# macOS Mail

Out of some cleanliness considerations or perhaps due to some self-imposed limitations based on admiration for foreign things, I always prefer original, authentic, and factory-made products. The same goes for email. In the past, when using an Android phone to send and receive emails, I always preferred Google’s native Gmail app. I really liked the round Material Design avatars, full of colorful charm; I enjoyed flipping a blue checkmark when long-pressing an avatar, as if I had received great approval.

On Windows, the UWP mail app is a must, and on macOS, the native Mail app is the way to go.

Clean. My first impression of macOS Mail was incredibly simple yet spotlessly clean. Emails were categorized for easy access, no sender avatars cluttered the interface, and the buttons at the top were neatly arranged. Although I wasn’t sure about the multitude of arrows that indicated different functionalities, it gave me a sense of security with its “feature-rich” layout.

macOS Mail App

I never thought that the peaceful and straightforward Mail would one day clash with the 126 mailbox, causing such a tangled mess.

# 126 Mailbox Login Issue

It wasn’t until I tried to log in to my email on my iPad Mini 6 that I remembered forgetting my email password. So, in a rush, while listening to the teacher’s lecture, I changed the email password. However, after obtaining the IMAP authorization code, I found that I couldn’t log in to the SMTP client on either my iPad or MacBook.

Login Error When Using 126 with macOS Mail

I’ve been using Mail to manage my 126 mailbox for almost a year now. I never imagined, nor did I ever think I would encounter such a problem—this is almost one of the most basic functions of a computer system.
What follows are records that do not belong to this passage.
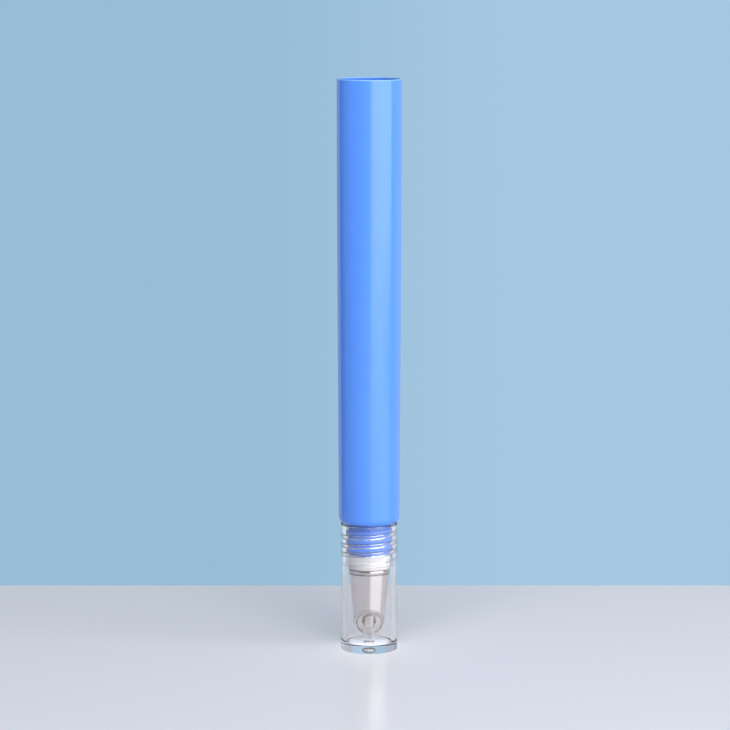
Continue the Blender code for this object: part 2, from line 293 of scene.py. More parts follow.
# %% A material on the moulded surface
def plastic(name, colour, mottling, roughness, uneven, lines, relief, **sockets):
    """A Principled material fed by the moulded surface.

    Its relief is in mm, and constants go on the shader's own sockets.
    """
    made = bpy.data.materials.new(name)
    made.use_nodes = True
    tree = made.node_tree
    shader = tree.nodes["Principled BSDF"]
    surface = add(tree, "ShaderNodeGroup", node_tree=MOULDED)
    values = {
        "Colour": (*colour, 1.0), "Mottling": mottling, "Roughness": roughness,
        "Uneven gloss": uneven, "Drawn lines": lines,
    }
    for label, value in values.items():
        surface.inputs[label].default_value = value
    bump = add(tree, "ShaderNodeBump")
    bump.inputs["Strength"].default_value = 1.0
    bump.inputs["Distance"].default_value = relief * MM
    tree.links.new(surface.outputs["Colour"], shader.inputs["Base Color"])
    tree.links.new(surface.outputs["Roughness"], shader.inputs["Roughness"])
    tree.links.new(surface.outputs["Height"], bump.inputs["Height"])
    tree.links.new(bump.outputs["Normal"], shader.inputs["Normal"])
    for label, value in sockets.items():
        shader.inputs[label.replace("_", " ")].default_value = value
    print(name, "made of", len(tree.nodes), "nodes")
    return made


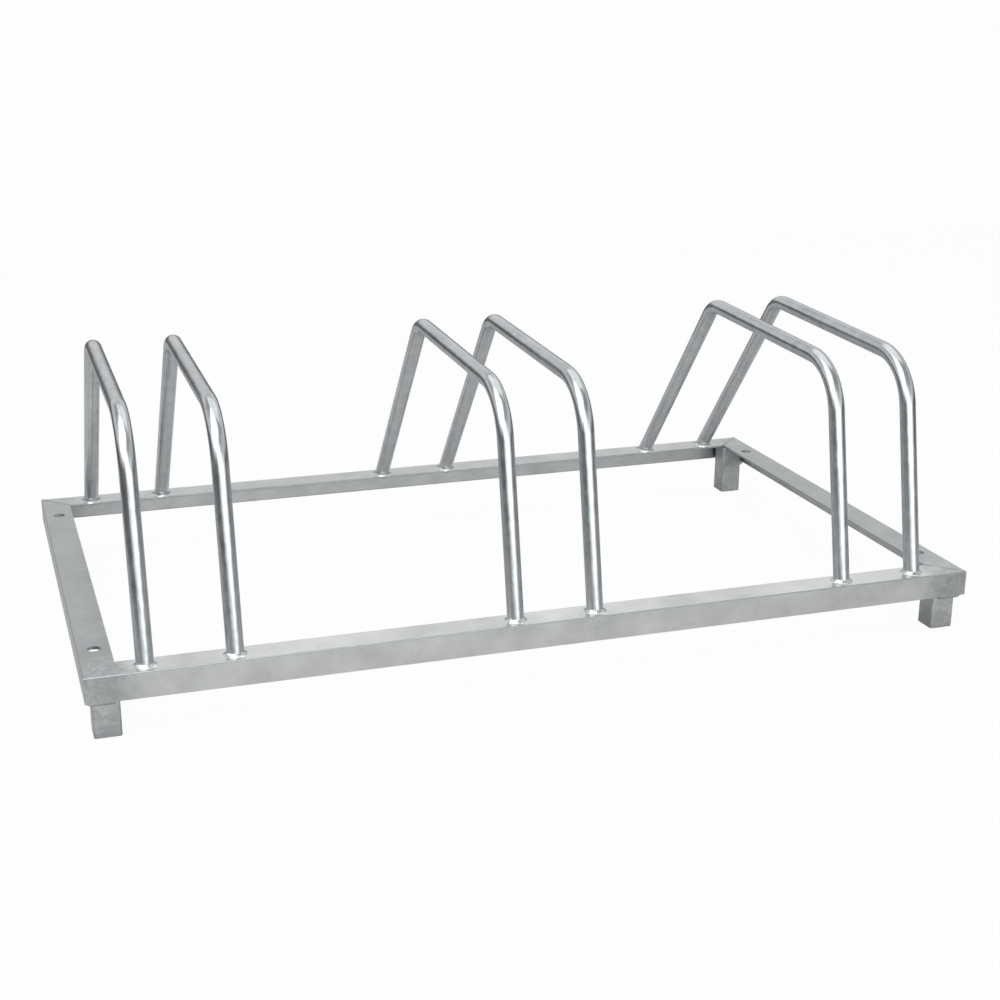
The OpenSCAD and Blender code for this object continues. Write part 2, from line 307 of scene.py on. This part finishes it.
def galvanised_tube(name, zinc):
    """Zinc on drawn tube: smoother than on the bars, with faint streaks along the tube, and a slightly
    uneven skin that breaks up what it reflects. Its colour grows lighter towards the rear leg: a painted
    reflection of the pale floor below it."""
    streak_width, streak_squeeze = 3 * MM, 0.12
    cloud_size, cloud_share = 14 * MM, 0.6
    painted_reflection_from, painted_reflection_until, painted_reflection_by = 400 * MM, 560 * MM, 0.3
    smoothest, cloud_roughness = 0.18, 0.1
    ripple_width, ripple_squeeze, ripple_depth = 7 * MM, 0.4, 0.5 * MM

    material, tree, skin = new_material(name)
    place = add(tree, "ShaderNodeTexCoord").outputs["Object"]
    straight = add(tree, "ShaderNodeAttribute", attribute_name="laid_straight").outputs["Vector"]
    drawn = add(tree, "ShaderNodeMapping", {"Vector": straight, "Scale": (streak_squeeze, 1.0, 1.0)})
    streak = add(tree, "ShaderNodeTexNoise", {"Vector": drawn, "Scale": 1 / streak_width, "Detail": 2.0})
    cloud = add(tree, "ShaderNodeTexNoise", {"Vector": place, "Scale": 1 / cloud_size, "Detail": 3.0})
    streaked = add(tree, "ShaderNodeMath", (streak, 1 - cloud_share), operation="MULTIPLY")
    clouded = add(tree, "ShaderNodeMath", (cloud, cloud_share), operation="MULTIPLY")
    tone = add(tree, "ShaderNodeMath", (streaked, clouded), operation="ADD")
    along = add(tree, "ShaderNodeSeparateXYZ", (straight,)).outputs["X"]
    # Painted reflection: the colour lightens along the tube towards the rear leg, standing in for the
    # pale floor that leg mirrors.
    lighter = add(tree, "ShaderNodeMapRange",
                  {"Value": along, "From Min": painted_reflection_from, "From Max": painted_reflection_until,
                   "To Min": 0.0, "To Max": painted_reflection_by}, interpolation_type="SMOOTHSTEP")
    tone = add(tree, "ShaderNodeMath", (tone, lighter), operation="ADD")
    colour = add(tree, "ShaderNodeValToRGB", (tone,), stops=tones(zinc, low=0.3, high=0.9))
    rough = add(tree, "ShaderNodeMath", (cloud, cloud_roughness, smoothest), operation="MULTIPLY_ADD")
    drawn = add(tree, "ShaderNodeMapping", {"Vector": straight, "Scale": (ripple_squeeze, 1.0, 1.0)})
    ripple = add(tree, "ShaderNodeTexNoise", {"Vector": drawn, "Scale": 1 / ripple_width, "Detail": 1.0})
    bump = add(tree, "ShaderNodeBump", {"Height": ripple, "Strength": 0.5, "Distance": ripple_depth})
    connect(tree, skin, {"Base Color": colour, "Roughness": rough, "Normal": bump, "Metallic": 1.0})
    return material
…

# In the End, I Have No Idea Who Saved Me

The internet’s “old Chinese doctors” proposed all sorts of solutions.

Reading through these contradictory and even self-contradictory “folk remedies” in class made me anxious. But with no other choice, I had to make the best of a bad situation.

The macOS bug critics often argue that there is an issue with the input box design on macOS; you can’t paste the password directly. Instead, you have to manually enter the 20-character authorization code - a tedious task. I tried pasting the code directly from a text editor into the password field on both my MacBook and iPad, but all attempts failed. Only manual entry seemed to work for a successful login.

Those critical of NetEase pointed out that NetEase imposed restrictions on SMTP login to promote their own Mail Master app. To verify this view, I tried logging into the web version and NetEase Mail Master to bypass the so-called first-time login restrictions. However, even after logging into NetEase Mail Master, there was no guarantee that the next SMTP login attempt would be successful.

As I left the classroom, everything remained unresolved. Despite feeling uneasy, I forced myself to have dinner and tried to put it out of my mind.

Who would have thought that upon returning to my dorm and connecting to WiFi, I opened Mail with a hopeful attitude and entered the authorization code letter by letter, only to log in successfully. Faced with the finally loaded email list, I had no idea which step had saved me.

# I Have No Idea

Many times, “I have no idea” is either the first or the last sentence I use to start a conversation. Some might think that I am unwilling to think or act; others might feel that I haven’t figured it out yet and need to take steps to explore this world. And then there are those, like myself, who feel that not all questions have answers - although clearly, I don’t want to fall into the trap of nihilism. What I mean is that effort and experimentation are necessary, it’s not always about overthinking, just do what needs to be done, don’t worry about knowing the outcome, or what pulled us through along the way.

Looking back, it’s hard to pinpoint which step saved me and resolved the “I have no idea.”